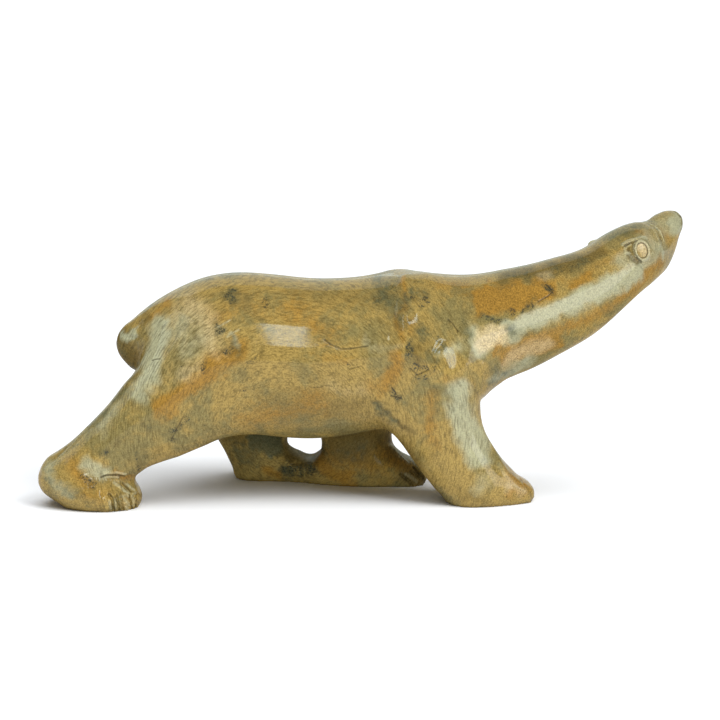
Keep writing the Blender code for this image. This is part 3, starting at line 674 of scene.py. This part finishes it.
# The finish over it: thin wax rubbed to a gloss. Under it the metal is speckled, stippled with tiny
# pits, and combed with short curved marks of the chasing tool, like fur. The marks lie in arcs round
# a place on the flank and fade out towards the feet and the head.
OCHRE = (0.286, 0.194, 0.056, 1)
OLIVE = (0.190, 0.150, 0.055, 1)
RUST_BROWN = (0.270, 0.140, 0.022, 1)
# Slate green, also used as painted shade.
SLATE_GREEN_AND_SHADE = (0.058, 0.066, 0.036, 1)
# Pale chalk, also used as painted sheen.
PALE_CHALK_AND_SHEEN = (0.325, 0.320, 0.205, 1)
# Pinkish buff, also used as painted sheen.
PINK_BUFF_AND_SHEEN = (0.490, 0.385, 0.215, 1)
# Dark umber, also used as painted shade.
DARK_UMBER_AND_SHADE = (0.095, 0.062, 0.016, 1)
SOOT = (0.022, 0.026, 0.020, 1)
# Dark wax, also used as painted shade in the grooves.
DARK_WAX_AND_SHADE = (0.030, 0.022, 0.010, 1)
# Rubbed pale metal, also used as painted highlight on the ridges.
RUBBED_PALE_AND_HIGHLIGHT = (0.420, 0.400, 0.260, 1)

finish = bpy.data.materials.new("waxed_patina")
finish.use_nodes = True
nodes, links = finish.node_tree.nodes, finish.node_tree.links
bronze = nodes["Principled BSDF"]
place = nodes.new("ShaderNodeTexCoord").outputs["Object"]


def worked(kind, *values):
    """One sum, product or the like of tones, each a socket or a number."""
    node = nodes.new("ShaderNodeMath")
    node.operation = kind
    for socket, value in zip(node.inputs, values):
        if isinstance(value, (int, float)):
            socket.default_value = value
        else:
            links.new(value, socket)
    return node.outputs["Value"]


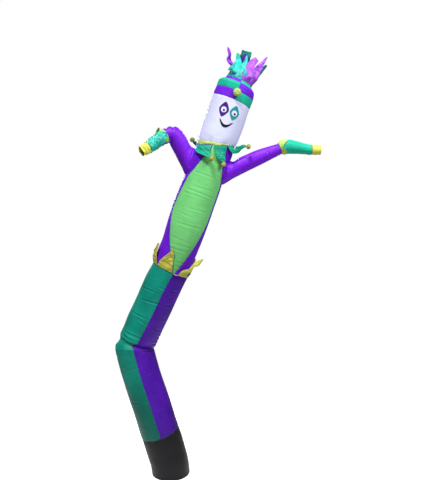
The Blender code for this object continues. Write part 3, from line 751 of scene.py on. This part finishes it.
# THE ELBOW CUFFS. A loose ring of lime cloth with four points, sewn over the seam between the
# sleeve and the forearm at its narrow edge only, so its points stand a little off the forearm.
cuff_lime = nylon("cuff_lime_nylon", (0.440, 0.600, 0.130), crinkle=0.8, fade=0.25)
cuff_points = 4
cuff_reach = 0.060
cuff_band = {"left": 0.007, "right": 0.030}
cuff_taper = {"left": 1.9, "right": 1.15}
cuff_stands = {"left": 0.030, "right": 0.0}  # how far one point stands off the left elbow
for side, arm in arms.items():
    turn = np.linspace(-180, 180, 161)
    share = np.linspace(0, 1, 15)[:, None]
    saw = 1 - np.abs((turn / 360 * cuff_points) % 1.0 - 0.5) * 2
    sewn = arm.at["sleeve_end"] + 0.006
    s = sewn + share * (cuff_band[side] + cuff_reach * saw[None, :] ** cuff_taper[side])
    turns = np.repeat(turn[None, :], len(share), 0)
    ruffle = 0.0050 * drift(turns / 360 * 18, share * 2.5, 18, 81)
    stood_up = cuff_stands[side] * np.clip(1 - ((turns - 100) / 45) ** 2, 0, 1)
    lift = 0.0056 + 0.007 * share + (ruffle + stood_up) * share
    cut = np.stack([turns / 360 * 0.55, s, np.minimum(s - sewn, 0.05)], -1)
    lay(
        f"elbow_cuff_{side}_cloth", arm.skin(s, turns, lift), cut, cuff_lime,
        f"elbow_cuff_{side}",
        0.0012,
    )


# THE TORSO. Two purple sides carry the sleeves, and between them lies a leaf-shaped front panel of
# light green, pointed at the belt and under the collar. Its long curved seams are eased in, so
# they pucker, and level creases cross the belly.
# The torso sides are a darker copy of the sleeves' purple: painted shade on sides turned from the
# light.
torso_purple = nylon("torso_purple_nylon", (0.125, 0.008, 0.540), crinkle=0.7)
# The belly is darkened towards the waist as painted shade.
belly_green = nylon("belly_green_nylon", (0.165, 0.580, 0.185), painted_shade=(2.70, 3.60, 0.42))
# The belly panel's edges: share of the height from waist to collar, left turn and right turn.
belly_edges = [
    (0.00, 12.0, 17.0),
    (0.05, 5.0, 25.0),
    (0.15, -15.0, 41.0),
    (0.25, -36.0, 53.0),
    (0.36, -53.0, 63.0),
    (0.46, -65.0, 72.0),
    (0.58, -59.0, 72.0),
    (0.70, -50.0, 71.0),
    (0.79, -34.0, 60.0),
    (0.87, -22.0, 42.0),
    (1.00, -6.0, -1.0),
]
torso_creases = [
    ("waist", 0.050, 30, 60, 0.02, 0.00176, 0.009),
    ("waist", 0.155, 35, 50, 0.04, 0.00220, 0.010),
    ("belly_low", 0.024, -5, 45, 0.01, 0.00264, 0.011),
    ("belly_low", 0.085, 10, 55, 0.03, 0.00176, 0.010),
    ("belly_low", 0.150, 0, 45, -0.02, 0.00176, 0.010),
    ("belly_mid", 0.020, 10, 60, 0.02, 0.00220, 0.011),
    ("belly_mid", 0.130, -10, 60, -0.02, 0.00132, 0.010),
    ("belly_mid", 0.230, 20, 60, 0.03, 0.00176, 0.010),
    ("chest_low", 0.070, -20, 60, 0.02, 0.00132, 0.010),
    ("chest_low", 0.117, 5, 60, -0.01, 0.00264, 0.011),
    ("chest_low", 0.180, 10, 50, 0.02, 0.00176, 0.010),
    ("chest_high", 0.105, 0, 60, 0.00, 0.00176, 0.010),
    ("shoulder", 0.020, -100, 60, 0.05, 0.00264, 0.011),
    ("shoulder", 0.060, 100, 60, -0.05, 0.00264, 0.011),
    ("belly_mid", 0.050, 180, 70, 0.04, 0.00220, 0.011),
    ("chest_low", 0.150, 170, 70, -0.04, 0.00220, 0.011),
    ("chest_high", 0.060, -170, 70, 0.04, 0.00220, 0.011),
]
torso_relief = creased(torso_creases)
waist = body.at["waist"]
waist_draw = 0.022  # how far the left side is drawn in above the waist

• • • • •

■ Aim
Your task is to reproduce all of the records exactly.

■ Exercise solution
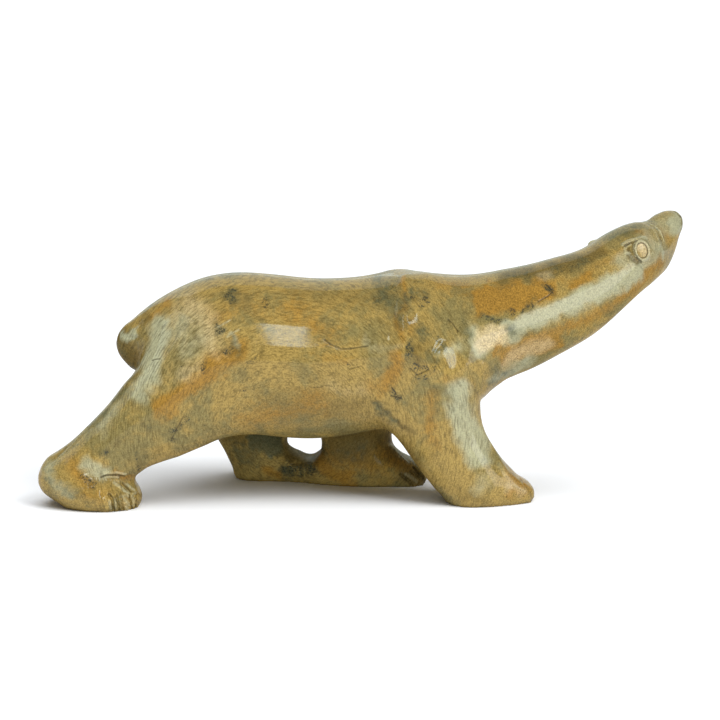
Keep writing the Blender code for this image. This is part 3, starting at line 674 of scene.py. This part finishes it.
# The finish over it: thin wax rubbed to a gloss. Under it the metal is speckled, stippled with tiny
# pits, and combed with short curved marks of the chasing tool, like fur. The marks lie in arcs round
# a place on the flank and fade out towards the feet and the head.
OCHRE = (0.286, 0.194, 0.056, 1)
OLIVE = (0.190, 0.150, 0.055, 1)
RUST_BROWN = (0.270, 0.140, 0.022, 1)
# Slate green, also used as painted shade.
SLATE_GREEN_AND_SHADE = (0.058, 0.066, 0.036, 1)
# Pale chalk, also used as painted sheen.
PALE_CHALK_AND_SHEEN = (0.325, 0.320, 0.205, 1)
# Pinkish buff, also used as painted sheen.
PINK_BUFF_AND_SHEEN = (0.490, 0.385, 0.215, 1)
# Dark umber, also used as painted shade.
DARK_UMBER_AND_SHADE = (0.095, 0.062, 0.016, 1)
SOOT = (0.022, 0.026, 0.020, 1)
# Dark wax, also used as painted shade in the grooves.
DARK_WAX_AND_SHADE = (0.030, 0.022, 0.010, 1)
# Rubbed pale metal, also used as painted highlight on the ridges.
RUBBED_PALE_AND_HIGHLIGHT = (0.420, 0.400, 0.260, 1)

finish = bpy.data.materials.new("waxed_patina")
finish.use_nodes = True
nodes, links = finish.node_tree.nodes, finish.node_tree.links
bronze = nodes["Principled BSDF"]
place = nodes.new("ShaderNodeTexCoord").outputs["Object"]


def worked(kind, *values):
    """One sum, product or the like of tones, each a socket or a number."""
    node = nodes.new("ShaderNodeMath")
    node.operation = kind
    for socket, value in zip(node.inputs, values):
        if isinstance(value, (int, float)):
            socket.default_value = value
        else:
            links.new(value, socket)
    return node.outputs["Value"]


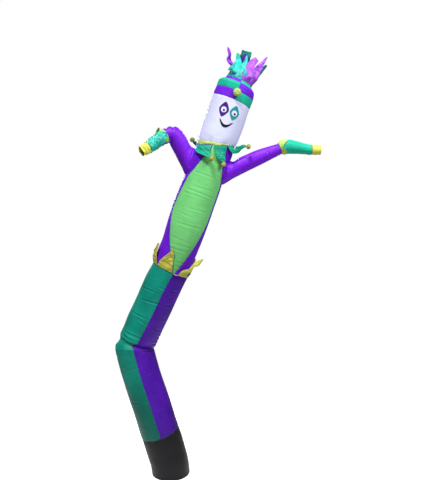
The Blender code for this object continues. Write part 3, from line 751 of scene.py on. This part finishes it.
# THE ELBOW CUFFS. A loose ring of lime cloth with four points, sewn over the seam between the
# sleeve and the forearm at its narrow edge only, so its points stand a little off the forearm.
cuff_lime = nylon("cuff_lime_nylon", (0.440, 0.600, 0.130), crinkle=0.8, fade=0.25)
cuff_points = 4
cuff_reach = 0.060
cuff_band = {"left": 0.007, "right": 0.030}
cuff_taper = {"left": 1.9, "right": 1.15}
cuff_stands = {"left": 0.030, "right": 0.0}  # how far one point stands off the left elbow
for side, arm in arms.items():
    turn = np.linspace(-180, 180, 161)
    share = np.linspace(0, 1, 15)[:, None]
    saw = 1 - np.abs((turn / 360 * cuff_points) % 1.0 - 0.5) * 2
    sewn = arm.at["sleeve_end"] + 0.006
    s = sewn + share * (cuff_band[side] + cuff_reach * saw[None, :] ** cuff_taper[side])
    turns = np.repeat(turn[None, :], len(share), 0)
    ruffle = 0.0050 * drift(turns / 360 * 18, share * 2.5, 18, 81)
    stood_up = cuff_stands[side] * np.clip(1 - ((turns - 100) / 45) ** 2, 0, 1)
    lift = 0.0056 + 0.007 * share + (ruffle + stood_up) * share
    cut = np.stack([turns / 360 * 0.55, s, np.minimum(s - sewn, 0.05)], -1)
    lay(
        f"elbow_cuff_{side}_cloth", arm.skin(s, turns, lift), cut, cuff_lime,
        f"elbow_cuff_{side}",
        0.0012,
    )


# THE TORSO. Two purple sides carry the sleeves, and between them lies a leaf-shaped front panel of
# light green, pointed at the belt and under the collar. Its long curved seams are eased in, so
# they pucker, and level creases cross the belly.
# The torso sides are a darker copy of the sleeves' purple: painted shade on sides turned from the
# light.
torso_purple = nylon("torso_purple_nylon", (0.125, 0.008, 0.540), crinkle=0.7)
# The belly is darkened towards the waist as painted shade.
belly_green = nylon("belly_green_nylon", (0.165, 0.580, 0.185), painted_shade=(2.70, 3.60, 0.42))
# The belly panel's edges: share of the height from waist to collar, left turn and right turn.
belly_edges = [
    (0.00, 12.0, 17.0),
    (0.05, 5.0, 25.0),
    (0.15, -15.0, 41.0),
    (0.25, -36.0, 53.0),
    (0.36, -53.0, 63.0),
    (0.46, -65.0, 72.0),
    (0.58, -59.0, 72.0),
    (0.70, -50.0, 71.0),
    (0.79, -34.0, 60.0),
    (0.87, -22.0, 42.0),
    (1.00, -6.0, -1.0),
]
torso_creases = [
    ("waist", 0.050, 30, 60, 0.02, 0.00176, 0.009),
    ("waist", 0.155, 35, 50, 0.04, 0.00220, 0.010),
    ("belly_low", 0.024, -5, 45, 0.01, 0.00264, 0.011),
    ("belly_low", 0.085, 10, 55, 0.03, 0.00176, 0.010),
    ("belly_low", 0.150, 0, 45, -0.02, 0.00176, 0.010),
    ("belly_mid", 0.020, 10, 60, 0.02, 0.00220, 0.011),
    ("belly_mid", 0.130, -10, 60, -0.02, 0.00132, 0.010),
    ("belly_mid", 0.230, 20, 60, 0.03, 0.00176, 0.010),
    ("chest_low", 0.070, -20, 60, 0.02, 0.00132, 0.010),
    ("chest_low", 0.117, 5, 60, -0.01, 0.00264, 0.011),
    ("chest_low", 0.180, 10, 50, 0.02, 0.00176, 0.010),
    ("chest_high", 0.105, 0, 60, 0.00, 0.00176, 0.010),
    ("shoulder", 0.020, -100, 60, 0.05, 0.00264, 0.011),
    ("shoulder", 0.060, 100, 60, -0.05, 0.00264, 0.011),
    ("belly_mid", 0.050, 180, 70, 0.04, 0.00220, 0.011),
    ("chest_low", 0.150, 170, 70, -0.04, 0.00220, 0.011),
    ("chest_high", 0.060, -170, 70, 0.04, 0.00220, 0.011),
]
torso_relief = creased(torso_creases)
waist = body.at["waist"]
waist_draw = 0.022  # how far the left side is drawn in above the waist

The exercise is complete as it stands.